Paul Sheard has a clear view of what the European Central Bank should be doing, and it’s not the same as Germany’s. The chief economist of the global rating agency Standard and Poor’s warns that anyone saying the ECB’s €1.14 trillion, or $1.21 trillion, bond-buying program isn’t working, or should be stopped earlier, was probably against it from the beginning. In an exclusive interview, he urges markets and economists to give the ECB’s policies time to work.
Growth in the Eurozone economy has picked up recently. How much is that due to the ECB’s decision to launch quantitative easing, or QE?

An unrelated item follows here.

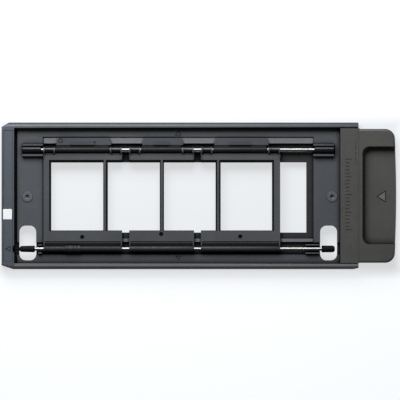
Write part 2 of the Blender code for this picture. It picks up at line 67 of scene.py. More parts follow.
def object_from(name, bm):
    bmesh.ops.recalc_face_normals(bm, faces=bm.faces[:])
    mesh = bpy.data.meshes.new(name)
    bm.to_mesh(mesh)
    bm.free()
    obj = bpy.data.objects.new(name, mesh)
    bpy.context.scene.collection.objects.link(obj)
    return obj


def loft(name, rings):
    """A solid from rings of points of one length, with flat ends."""
    bm = bmesh.new()
    loops = [[bm.verts.new([v * MM for v in point]) for point in ring] for ring in rings]
    count = len(loops[0])
    for low, high in zip(loops, loops[1:]):
        for i in range(count):
            j = (i + 1) % count
            bm.faces.new((low[i], low[j], high[j], high[i]))
    bm.faces.new(loops[0][::-1])
    bm.faces.new(loops[-1])
    return object_from(name, bm)


def prism(name, outline, z0, z1):
    return loft(name, [[(x, y, z) for x, y in outline] for z in (z0, z1)])


def box(name, x0, x1, y0, y1, z0, z1):
    return prism(name, ((x0, y0), (x1, y0), (x1, y1), (x0, y1)), z0, z1)


def profile_x(name, outline, x0, x1):
    return loft(name, [[(x, y, z) for y, z in outline] for x in (x0, x1)])


def circle(cx, cy, radius, sides):
    turns = [2 * math.pi * (i + 0.5) / sides for i in range(sides)]
    return [(cx + radius * math.cos(t), cy + radius * math.sin(t)) for t in turns]


def turned_x(name, y, stations, sides=48):
    """A solid turned about the line at y and the rods' height, from (x, radius) stations."""
    return loft(name, [[(x, a, b) for a, b in circle(y, ROD_Z, r, sides)] for x, r in stations])


def turned_z(name, x, y, stations, sides=40):
    """A solid turned about an upright line, from (z, radius) stations."""
    return loft(name, [[(a, b, z) for a, b in circle(x, y, r, sides)] for z, r in stations])


def rod_x(name, x0, x1, y, radius):
    return turned_x(name, y, ((x0, radius), (x1, radius)))


def post(name, x, y, radius, z0, z1):
    return turned_z(name, x, y, ((z0, radius), (z1, radius)))


def arc(cx, cy, radius, start, end, steps):
    turns = [math.radians(start + (end - start) * i / steps) for i in range(steps + 1)]
    return [(cx + radius * math.cos(t), cy + radius * math.sin(t)) for t in turns]


def rounded(x0, x1, y0, y1, radius, steps=8):
    """A rectangle with rounded corners."""
    left, right, low, high = x0 + radius, x1 - radius, y0 + radius, y1 - radius
    corners = ((right, high, 0), (left, high, 90), (left, low, 180), (right, low, 270))
    return [point for cx, cy, start in corners for point in arc(cx, cy, radius, start, start + 90, steps)]


def bake(obj):
    """Makes what the modifiers give the object's own mesh."""
    graph = bpy.context.evaluated_depsgraph_get()
    mesh = bpy.data.meshes.new_from_object(obj.evaluated_get(graph))
    obj.modifiers.clear()
    old = obj.data
    obj.data = mesh
    bpy.data.meshes.remove(old)


def combine(target, operation, tools):
    for tool in tools:
        step = target.modifiers.new("step", "BOOLEAN")
        step.operation = operation
        step.solver = "EXACT"
        step.object = tool
        bake(target)
        bpy.data.objects.remove(tool, do_unlink=True)


def cut(target, *tools):
    combine(target, "DIFFERENCE", tools)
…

I think it is definitely an important factor. The QE-decision is the culmination of a series of quite radical steps by the ECB, starting with the introduction of negative deposit rates. This regime shift in monetary policy already started in June 2014. So there is a positive influence on growth in the euro zone. We have just upgraded our growth forecasts for 2015 and 2016.
But isn’t this improved growth mainly due to the low oil prices?
The oil price plays a role. But QE has already contributed to higher confidence and to the weaker exchange rate, lower interest rates and higher equity prices. The financial market response has been quite quick, but the ultimate response of the economy will take time.
With its monetary policy, the ECB has changed the incentives in the economy. But it will take time for companies and households to react to that. There is already an effect, but it will become stronger over time.
The markets reacted quite strongly when the ECB launched its bond-buying program in March. Were you surprised by that?
No. Of course the markets had already reacted before, but as I said, QE was part of a regime shift by the ECB. Before the purchases began, there was still uncertainty about whether the ECB would make this move and how they would do it.
Has everything now been priced in? Or will the bond purchases still have an effect on markets?
Markets have digested the first response. But there are still uncertainties about how successful the measures will be. If the economy does not react, there could be a discussion about another round of QE.
Some economists are already demanding a reduction in the purchases. Does the ECB already need an exit strategy?
No, it’s far too premature to talk about the exit. I think this claim comes from people who were anyway opposed to QE. They have changed their argument from ‘the ECB should not do QE’ to ‘they should exit as quickly as possible.’ If you accept QE as a desirable policy, then the ECB should see it through. QE has to be determined and decisive. The way the ECB has designed this is close to be best in class.
What do you mean by that?
It is open-ended and it is clearly bound to the target of getting inflation up to around 2 percent. This is very similar to what the Bank of Japan is doing and to what the Fed did under QE III. It took the Fed about four years of institutional learning to get to this way of doing QE. The Bank of Japan started to experiment with QE in 2001. But it was not until March 2013 that it adopted this way of doing QE.
The ECB is buying bonds according to its capital key. That means it is primarily buying German bonds, although yields are already in negative territory for maturities of up to seven years. Does that really make sense?
From an economic point of view, this is not the most efficient way of doing it. It would be better to tie the bond purchases to the outstanding amount of bonds, or to the level of interest rates in certain countries. But the euro zone is not a nation state, so the ECB has to consider its legal constraints. Under this condition, and given the controversial nature of the move, this was probably the best way for the ECB to start its QE program.